When you come across an island, however, you're thrust into the Sonic style we've come to know by now. Each island represents one or more stages, each one playing almost identically to those in Sonic Rush. The Y button is used for a speed boost powered by the gauge on the left of the screen, which is refilled by performing tricks. When launched up in the air by a spring or while grinding down a rail, you can press the B button repeatedly to chain together tricks for bonus points and boost gauge power. Naturally, along the way, you pick up magical rings which are basically your protection and obligatory trinkets all in one. If you get hit, though, all of your rings spill out like so many beans out of a burrito, but if you can hold on to them long enough to amass 100, you gain an extra life.
Unlike other games in the series, though, there is no limit to continues. If you lose your last life, you're simply offered the option to drop back at the beginning of the last stage you started. This, along with even further toned-down stage difficulty (the game flows much more like the original Sonic 2 than anything recent) makes the main game relatively easy. However, the various side-quests you're given — mostly in the form of missions ranging from beating harder versions of prior bosses to fiendishly strict time trials — add a fair bit of optional challenge to the title for a more seasoned gamer. In addition, one of the recent standbys of the series has returned, and upon collecting all of the game's Chaos and Sol Emeralds (much like in the prior game), the player is whisked away to the true ending of the story, a race against time as Super Sonic, collecting the rings which are now vital to his very existence.

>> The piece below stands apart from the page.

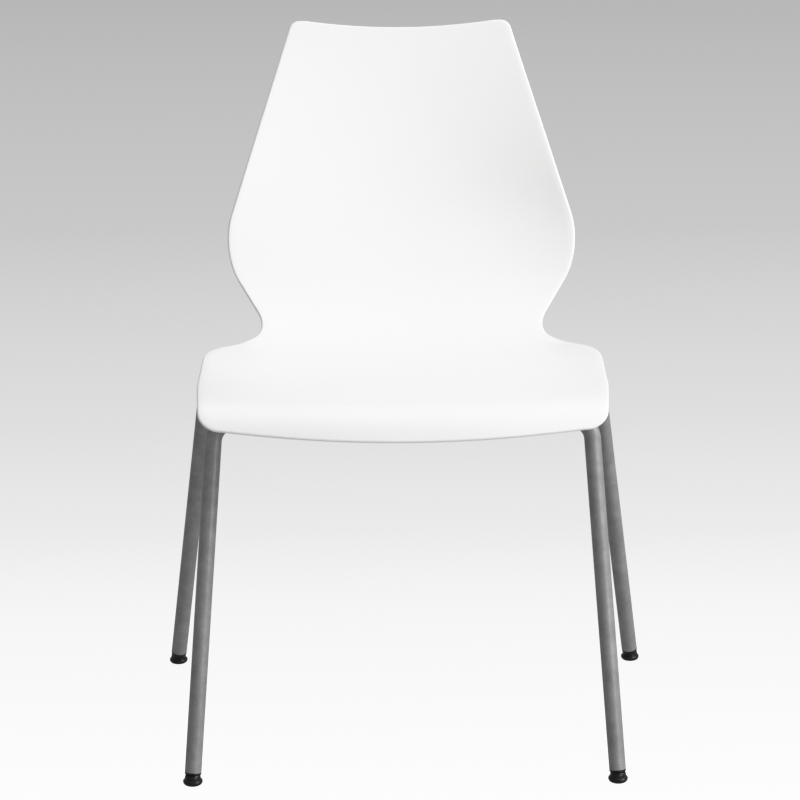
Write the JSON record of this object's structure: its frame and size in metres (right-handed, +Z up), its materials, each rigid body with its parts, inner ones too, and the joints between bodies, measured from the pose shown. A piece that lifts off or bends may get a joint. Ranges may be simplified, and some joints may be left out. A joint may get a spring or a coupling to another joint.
{
  "type": "stacking chair",
  "caption": "Armless stacking chair: a one-piece white plastic seat and waisted back on splayed round steel tube legs with swivel glides.",
  "frame": {"origin": "on the floor, under the centre of the chair's bounding box", "axes": "+Z up, the chair faces -Y; left in a node name is the -X side, which is at the left when the chair is seen from the front"},
  "size_m": [0.5918, 0.5228, 0.7974],
  "materials": {
    "shell_plastic": "satin white moulded polypropylene with a very fine texture",
    "tube_paint": "silver-grey powder coat",
    "screw_steel": "zinc plated",
    "glide_plastic": "black moulded nylon, slightly glossy",
    "bumper_plastic": "black moulded plastic, matte"
  },
  "bodies": {
    "chair": {"seat_shell": "shell_plastic", "front_leg_frame": "tube_paint", "rear_leg_frame": "tube_paint", "left_side_rail": "tube_paint", "right_side_rail": "tube_paint", "front_left_seat_plate": "tube_paint", "front_right_seat_plate": "tube_paint", "rear_left_seat_plate": "tube_paint", "rear_right_seat_plate": "tube_paint", "front_left_seat_screw": "screw_steel", "front_right_seat_screw": "screw_steel", "rear_left_seat_screw": "screw_steel", "rear_right_seat_screw": "screw_steel", "front_left_washer": "screw_steel", "front_right_washer": "screw_steel", "rear_left_washer": "screw_steel", "rear_right_washer": "screw_steel", "front_left_stack_bumper": "bumper_plastic", "front_right_stack_bumper": "bumper_plastic", "rear_left_stack_bumper": "bumper_plastic", "rear_right_stack_bumper": "bumper_plastic", "front_left_glide_insert": "glide_plastic", "front_right_glide_insert": "glide_plastic", "rear_left_glide_insert": "glide_plastic", "rear_right_glide_insert": "glide_plastic"},
    "front_left_foot": {"front_left_glide_foot": "glide_plastic"},
    "front_right_foot": {"front_right_glide_foot": "glide_plastic"},
    "rear_left_foot": {"rear_left_glide_foot": "glide_plastic"},
    "rear_right_foot": {"rear_right_glide_foot": "glide_plastic"}
  },
  "joints": [
    {"name": "front_left_glide_tilt", "type": "hinge", "parent": "chair", "child": "front_left_foot", "pos_m": [-0.24145, -0.24783, 0.008], "axis": [0.9464, -0.323, 0], "range_deg": [-8, 8]},
    {"name": "front_right_glide_tilt", "type": "hinge", "parent": "chair", "child": "front_right_foot", "pos_m": [0.24145, -0.24783, 0.008], "axis": [0.9464, 0.323, 0], "range_deg": [-8, 8]},
    {"name": "rear_left_glide_tilt", "type": "hinge", "parent": "chair", "child": "rear_left_foot", "pos_m": [-0.28469, 0.15853, 0.008], "axis": [0.9306, 0.366, 0], "range_deg": [-8, 8]},
    {"name": "rear_right_glide_tilt", "type": "hinge", "parent": "chair", "child": "rear_right_foot", "pos_m": [0.28469, 0.15853, 0.008], "axis": [0.9306, -0.366, 0], "range_deg": [-8, 8]}
  ]
}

The soundtrack seems to have a vibe far more similar to its 16-bit forefathers than the more recent techno-laden entries into the series. Whether that's better or worse is a matter of dispute, but the few voice clips (mostly Sonic or Blaze speaking at the beginning of a stage) are thankfully easier on the ears than the fare we were given in the recent Sonic the Hedgehog. Likewise, graphics haven't improved too terribly from the days of Sonic Rush, if at all; however, this is a case of not fixing what isn't broken, as enemies are easily distinguishable from the background, and it's easy to see things even at high speeds.
No, Sonic Rush Adventure doesn't do very much that's new. What it does do, however, is keep all of the things that were good about Sonic Rush — pacing, a sense of speed and pleasant graphics and sound — without any of the frustration. It's far from a perfect package, but whether you're a veteran who remembers the series' heyday back on the Sega Genesis or a newbie looking to dip your feet into the series, you won't be disappointed with Sonic Rush Adventure.